The Indo-Gulf corridor is partially viable for the thermal-and-electrical layer of renewables EPC — BESS containerisation, HV-substation steelwork, hydrogen-readiness pressure-part welding — because the certification stack is the same EN ISO 9606-1 / EN 1090 / ATEX scope that supplies the CFB-boiler erection corridor. It is not yet viable for the offshore-wind technician layer: GWO BST plus Sea Survival plus cold-water operational conditioning, where the workforce pool is predominantly European-trained and corridor depth has to be built out of native and near-shore sourcing.

The bid model has to price the workforce supply chain as risk-adjusted revenue protection, not as a cost line. Standard EPC procurement does not natively do this. Renewables EPC procurement should.

Why this matters now

The 2026-2030 European renewables capex book is the largest single-vector net-zero capex commitment of the decade. UK Round 4 and ScotWind, Hollandse Kust West, Borssele, Saint-Brieuc, German EEZ N-3.7 through N-10.2, the Iberian solar buildout, Polish and Baltic onshore wind, EU BESS deployment — taken together, these programmes exceed €200 billion in installed-capacity contract value through 2030, against some variant of the CfD/PPA framework in every case.

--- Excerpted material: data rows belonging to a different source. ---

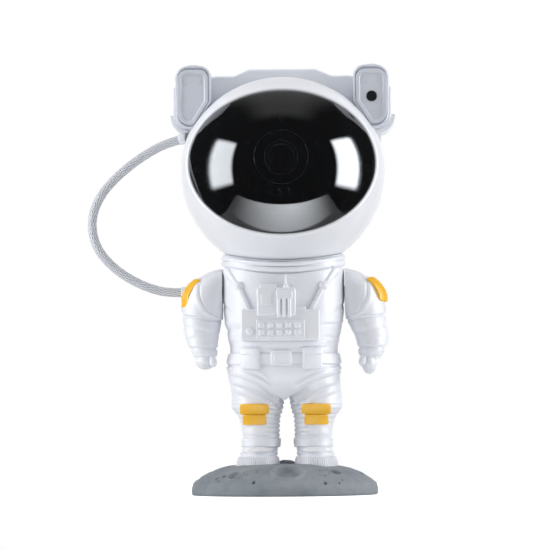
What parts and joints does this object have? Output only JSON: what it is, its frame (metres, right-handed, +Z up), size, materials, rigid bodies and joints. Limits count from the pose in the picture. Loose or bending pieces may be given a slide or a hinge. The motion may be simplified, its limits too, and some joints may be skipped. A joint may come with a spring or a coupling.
{
  "type": "planetarium projector",
  "caption": "Desk star and nebula projector in the form of a standing astronaut; its helmet turns and tilts on a magnetic neck, and its arms swing.",
  "frame": {"origin": "centre of the rubber pad under the moon-shaped base", "axes": "+Z up the figure, -Y the way its visor faces, +X to the right of someone facing it"},
  "size_m": [0.163, 0.114, 0.2272],
  "materials": {
    "suit_white": "white ABS moulded with a soft satin face",
    "helmet_white": "white ABS, semi-gloss",
    "housing_grey": "mid grey ABS, satin",
    "pod_grey": "pale grey ABS, satin",
    "button_grey": "pale grey ABS buttons",
    "moon_grey": "grey ABS moulded with craters and a fine stony grain",
    "cover_grey": "dark grey ABS",
    "patch_yellow": "yellow painted badge, satin",
    "smoked_visor": "smoked polycarbonate, polished",
    "hose_braid": "silver-white braided sleeve over a lead",
    "socket_metal": "plated sleeve",
    "pad_rubber": "black non-slip foam rubber",
    "steel": "zinc-plated steel",
    "magnet": "nickel-plated ferrite ring",
    "inner_black": "black ABS",
    "receiver_dark": "dark epoxy that passes infrared",
    "lens": "clear moulded lens",
    "ripple_clear": "frosted clear moulding",
    "board_green": "circuit board",
    "lamp_white": "white-masked aluminium board",
    "heat_sink": "extruded aluminium",
    "brass": "turned brass"
  },
  "bodies": {
    "body": {"moon_base_shell": "moon_grey", "base_plate": "cover_grey", "base_pad": "pad_rubber", "ballast": "steel", "body_screws": "steel", "left_boot": "suit_white", "right_boot": "suit_white", "left_leg": "suit_white", "right_leg": "suit_white", "left_knee_patch": "patch_yellow", "right_knee_patch": "patch_yellow", "torso_front_shell": "suit_white", "torso_rear_shell": "suit_white", "chest_panel": "suit_white", "backpack": "suit_white", "power_socket": "socket_metal", "neck_collar": "suit_white", "neck_plate": "inner_black", "hose_lower": "hose_braid"},
    "neck_swivel": {"swivel_cup": "inner_black", "neck_magnet": "magnet", "friction_ring": "pad_rubber", "neck_clip": "steel", "hose_upper": "hose_braid"},
    "head": {"helmet_front_shell": "helmet_white", "helmet_rear_shell": "helmet_white", "head_screws": "steel", "visor": "smoked_visor", "rear_housing": "housing_grey", "left_pod": "pod_grey", "right_pod": "pod_grey", "left_pod_cap": "pod_grey", "right_pod_cap": "pod_grey", "pod_cap_screws": "steel", "remote_receiver": "receiver_dark", "button_board": "board_green", "optics_bracket": "inner_black", "lens_barrel": "inner_black", "front_lens": "lens", "rear_lens": "lens", "lamp_board": "lamp_white", "heat_sink": "heat_sink", "laser_module": "brass", "drive_motor": "steel", "control_board": "board_green", "armature_plate": "steel", "head_hose_socket": "socket_metal"},
    "ripple_wheel": {"ripple_wheel": "ripple_clear"},
    "motor_pinion": {"motor_pinion": "steel"},
    "star_wheel": {"star_wheel": "ripple_clear"},
    "star_button": {"star_button": "button_grey"},
    "power_button": {"power_button": "button_grey"},
    "nebula_button": {"nebula_button": "button_grey"},
    "left_arm": {"left_arm": "suit_white", "left_arm_patch": "patch_yellow", "left_axle": "steel", "arm_hose_socket": "socket_metal"},
    "right_arm": {"right_arm": "suit_white", "right_arm_patch": "patch_yellow", "right_axle": "steel"}
  },
  "joints": [
    {"name": "head_turn", "type": "hinge", "parent": "body", "child": "neck_swivel", "pos_m": [0, 0, 0.1715], "axis": [0, 0, 1], "range_deg": [-60, 60], "deforming": ["hose_lower"]},
    {"name": "head_tilt", "type": "hinge", "parent": "neck_swivel", "child": "head", "pos_m": [0, 0, 0.1715], "axis": [1, 0, 0], "range_deg": [-30, 18], "deforming": ["hose_upper"]},
    {"name": "left_shoulder", "type": "hinge", "parent": "body", "child": "left_arm", "pos_m": [0, 0, 0.107], "axis": [-1, 0, 0], "range_deg": [-35, 100]},
    {"name": "right_shoulder", "type": "hinge", "parent": "body", "child": "right_arm", "pos_m": [0, 0, 0.107], "axis": [-1, 0, 0], "range_deg": [-35, 100]},
    {"name": "ripple_spin", "type": "hinge", "parent": "head", "child": "ripple_wheel", "pos_m": [0, -0.017, 0.166], "axis": [0, 1, 0], "continuous": true},
    {"name": "pinion_spin", "type": "hinge", "parent": "head", "child": "motor_pinion", "pos_m": [0.021, -0.017, 0.166], "axis": [0, 1, 0], "continuous": true},
    {"name": "star_spin", "type": "hinge", "parent": "head", "child": "star_wheel", "pos_m": [-0.0252, -0.017, 0.166], "axis": [0, 1, 0], "continuous": true},
    {"name": "star_button_press", "type": "slide", "parent": "head", "child": "star_button", "axis": [0, -1, 0], "range_m": [0, 0.0008], "stiffness_N_per_m": 300},
    {"name": "power_button_press", "type": "slide", "parent": "head", "child": "power_button", "axis": [0, -1, 0], "range_m": [0, 0.0008], "stiffness_N_per_m": 300},
    {"name": "nebula_button_press", "type": "slide", "parent": "head", "child": "nebula_button", "axis": [0, -1, 0], "range_m": [0, 0.0008], "stiffness_N_per_m": 300}
  ],
  "couplings": [
    {"joint": "pinion_spin", "follows": "ripple_spin", "ratio": -4},
    {"joint": "star_spin", "follows": "ripple_spin", "ratio": -2}
  ]
}
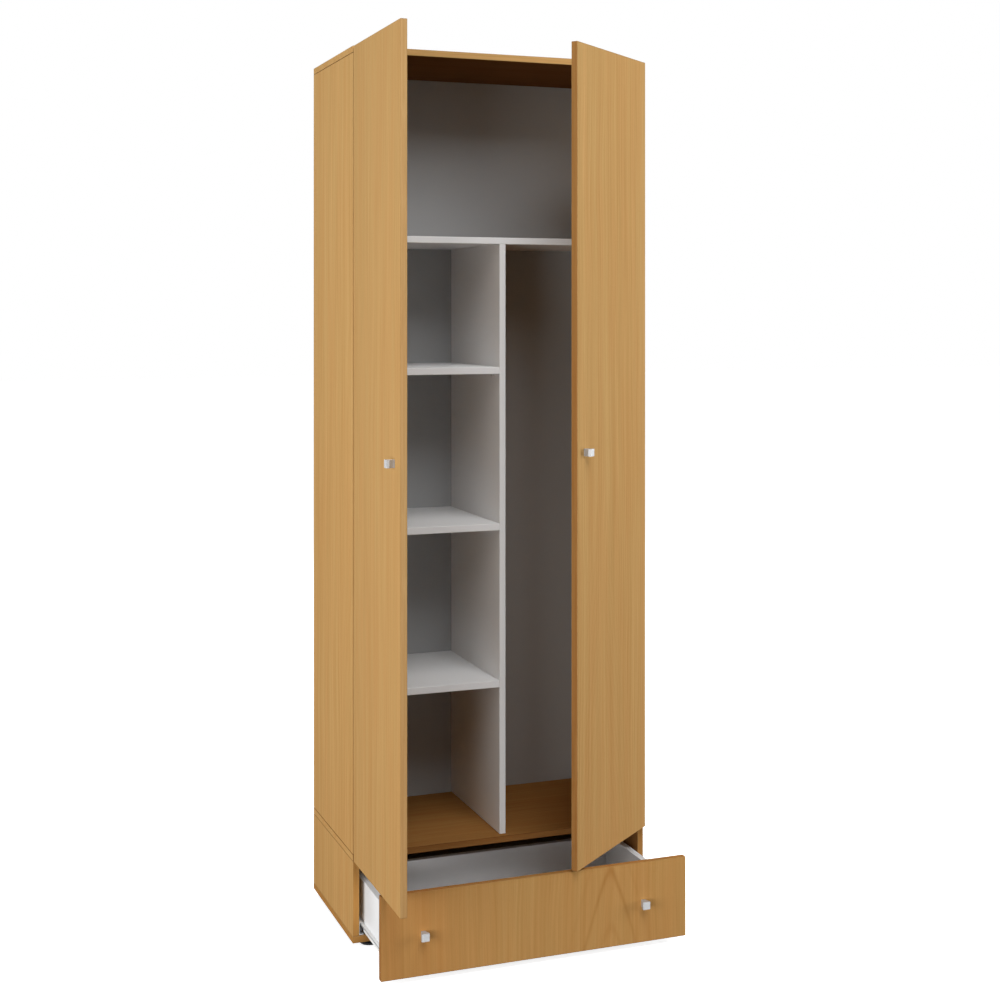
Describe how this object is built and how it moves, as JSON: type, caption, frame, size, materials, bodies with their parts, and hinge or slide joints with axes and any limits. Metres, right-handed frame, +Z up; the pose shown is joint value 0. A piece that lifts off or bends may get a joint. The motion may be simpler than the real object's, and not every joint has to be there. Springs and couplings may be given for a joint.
{
  "type": "broom cupboard",
  "caption": "Tall beech-finish broom cupboard with hinged doors, a hat shelf, a centre divider with shelves, and a drawer below on roller runners.",
  "frame": {"origin": "centre of the bounding box's base at floor level, with the left door square open, the right door ajar and the drawer out; 345.5 mm to the right of the carcass's left face and 1.85 mm behind its front plane", "axes": "+X to the right seen from the front, +Y to the back, +Z up"},
  "size_m": [0.729, 0.7226, 2],
  "materials": {
    "beech_laminate": "satin beech-pattern laminate on particle board, grain upright",
    "white_board": "matt white melamine on particle board",
    "back_board": "white-faced thin fibreboard",
    "satin_metal": "satin nickel",
    "hinge_steel": "nickel-plated steel",
    "runner_steel": "white epoxy coat on folded steel",
    "wheel_plastic": "dark grey plastic",
    "glide_plastic": "black plastic"
  },
  "bodies": {
    "carcass": {"bottom_panel": "beech_laminate", "middle_panel": "beech_laminate", "top_panel": "beech_laminate", "lower_left_side": "beech_laminate", "lower_right_side": "beech_laminate", "upper_left_side": "beech_laminate", "upper_right_side": "beech_laminate", "lower_back_panel": "back_board", "upper_back_panel": "back_board", "hat_shelf": "white_board", "centre_divider": "white_board", "low_shelf": "white_board", "mid_shelf": "white_board", "high_shelf": "white_board", "glide_front_left": "glide_plastic", "glide_front_right": "glide_plastic", "glide_rear_left": "glide_plastic", "glide_rear_right": "glide_plastic", "left_cabinet_rail": "runner_steel", "right_cabinet_rail": "runner_steel", "hinge_arm_left_bottom": "hinge_steel", "hinge_arm_left_middle": "hinge_steel", "hinge_arm_left_top": "hinge_steel", "hinge_arm_right_bottom": "hinge_steel", "hinge_arm_right_middle": "hinge_steel", "hinge_arm_right_top": "hinge_steel"},
    "left_door": {"left_door": "beech_laminate", "left_door_knob": "satin_metal", "hinge_cup_left_bottom": "hinge_steel", "hinge_cup_left_middle": "hinge_steel", "hinge_cup_left_top": "hinge_steel"},
    "right_door": {"right_door": "beech_laminate", "right_door_knob": "satin_metal", "hinge_cup_right_bottom": "hinge_steel", "hinge_cup_right_middle": "hinge_steel", "hinge_cup_right_top": "hinge_steel"},
    "left_links": {"hinge_link_left_bottom": "hinge_steel", "hinge_link_left_middle": "hinge_steel", "hinge_link_left_top": "hinge_steel"},
    "right_links": {"hinge_link_right_bottom": "hinge_steel", "hinge_link_right_middle": "hinge_steel", "hinge_link_right_top": "hinge_steel"},
    "drawer": {"drawer_front": "beech_laminate", "drawer_left_side": "white_board", "drawer_right_side": "white_board", "drawer_back": "white_board", "drawer_bottom": "back_board", "drawer_left_knob": "satin_metal", "drawer_right_knob": "satin_metal", "left_drawer_rail": "runner_steel", "right_drawer_rail": "runner_steel"},
    "cabinet_wheel_left": {"runner_wheel_cabinet_left": "wheel_plastic"},
    "cabinet_wheel_right": {"runner_wheel_cabinet_right": "wheel_plastic"},
    "drawer_wheel_left": {"runner_wheel_drawer_left": "wheel_plastic"},
    "drawer_wheel_right": {"runner_wheel_drawer_right": "wheel_plastic"}
  },
  "joints": [
    {"name": "left_door_hinge", "type": "hinge", "parent": "carcass", "child": "left_door", "pos_m": [-0.3405, -0.01385, 1.097], "axis": [0, 0, 1], "range_deg": [-20, 90]},
    {"name": "right_door_hinge", "type": "hinge", "parent": "carcass", "child": "right_door", "pos_m": [0.357, -0.01385, 1.097], "axis": [0, 0, 1], "range_deg": [-39.7, 70.3]},
    {"name": "left_link_pivot", "type": "hinge", "parent": "carcass", "child": "left_links", "pos_m": [-0.3166, -0.00965, 1.097], "axis": [0, 0, 1], "range_deg": [-40, 9]},
    {"name": "right_link_pivot", "type": "hinge", "parent": "carcass", "child": "right_links", "pos_m": [0.3331, -0.00965, 1.097], "axis": [0, 0, 1], "range_deg": [-31, 18]},
    {"name": "drawer_slide", "type": "slide", "parent": "carcass", "child": "drawer", "axis": [0, -1, 0], "range_m": [-0.205, 0.055]},
    {"name": "cabinet_wheel_left_spin", "type": "hinge", "parent": "carcass", "child": "cabinet_wheel_left", "pos_m": [-0.3257, 0.01215, 0.04], "axis": [1, 0, 0], "range_deg": [-1180, 320]},
    {"name": "cabinet_wheel_right_spin", "type": "hinge", "parent": "carcass", "child": "cabinet_wheel_right", "pos_m": [0.3447, 0.01215, 0.04], "axis": [1, 0, 0], "range_deg": [-1180, 320]},
    {"name": "drawer_wheel_left_spin", "type": "hinge", "parent": "drawer", "child": "drawer_wheel_left", "pos_m": [-0.3223, 0.11815, 0.04], "axis": [1, 0, 0], "range_deg": [-1180, 320]},
    {"name": "drawer_wheel_right_spin", "type": "hinge", "parent": "drawer", "child": "drawer_wheel_right", "pos_m": [0.3413, 0.11815, 0.04], "axis": [1, 0, 0], "range_deg": [-1180, 320]}
  ],
  "couplings": [
    {"joint": "left_link_pivot", "follows": "left_door_hinge", "ratio": -0.44},
    {"joint": "right_link_pivot", "follows": "right_door_hinge", "ratio": -0.44},
    {"joint": "cabinet_wheel_left_spin", "follows": "drawer_slide", "rad_per_m": 100},
    {"joint": "cabinet_wheel_right_spin", "follows": "drawer_slide", "rad_per_m": 100},
    {"joint": "drawer_wheel_left_spin", "follows": "drawer_slide", "rad_per_m": 100},
    {"joint": "drawer_wheel_right_spin", "follows": "drawer_slide", "rad_per_m": 100}
  ]
}
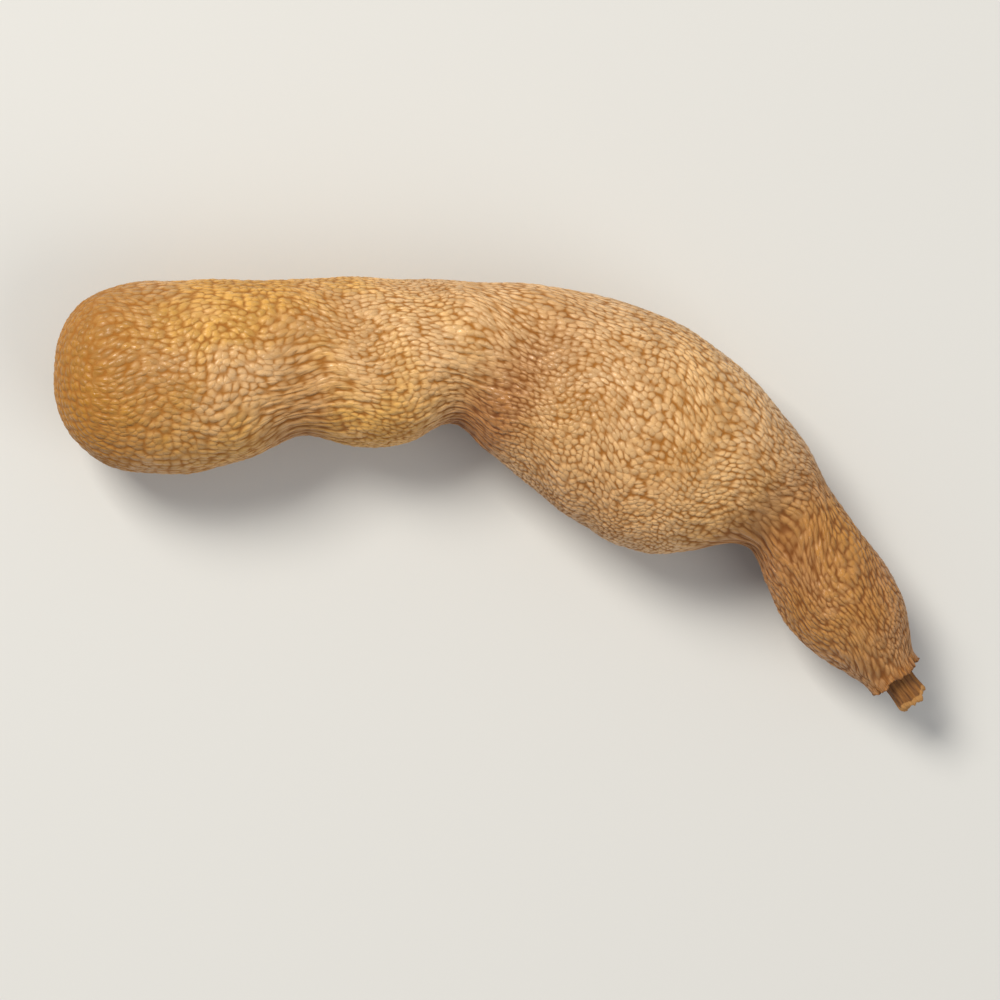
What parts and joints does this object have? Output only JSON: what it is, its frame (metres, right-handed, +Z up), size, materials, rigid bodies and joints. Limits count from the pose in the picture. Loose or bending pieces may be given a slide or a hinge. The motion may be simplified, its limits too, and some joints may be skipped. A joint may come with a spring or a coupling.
{
  "type": "tamarind pod",
  "caption": "Curved lobed tamarind pod with pinched waists, a blunt tip and a broken stalk stub in a torn collar, lying on its side.",
  "frame": {"origin": "on the surface that the pod lies on, under the middle of its outline", "axes": "+X runs along the pod from its blunt tip towards the stalk, +Y is towards the smooth outer back, +Z is up"},
  "size_m": [0.0855, 0.043, 0.0176],
  "materials": {
    "pod_skin": "matt tan skin with a fine net of brown cracks",
    "stalk_wood": "dry fibrous orange-brown stalk"
  },
  "bodies": {
    "root": {"pod": "pod_skin", "stalk_stub": "stalk_wood"}
  },
  "joints": []
}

Every project’s EPC contractor is making workforce-architecture decisions now that determine whether the grid-connection date holds. The contractors who treat workforce as a probability adjustment on the grid-connection date are the contractors who hold the dates. The contractors who treat workforce as a labour-cost line discover the framework mismatch at the commissioning gate, by which point the revenue cliff is already priced into the project NPV.

Takeaway

The grid-connection date is the contract. Workforce is the variable that determines whether the date holds. Under CfD/PPA economics, the cost of a workforce shortfall is the lost revenue at the project’s strike price × the delayed days — typically 5-20× the labour cost itself. Pre-mobilising the certification stack and securing redundant corridor depth is not a procurement-efficiency exercise. It is the structural condition under which the CfD/PPA contract’s economics work for the EPC contractor.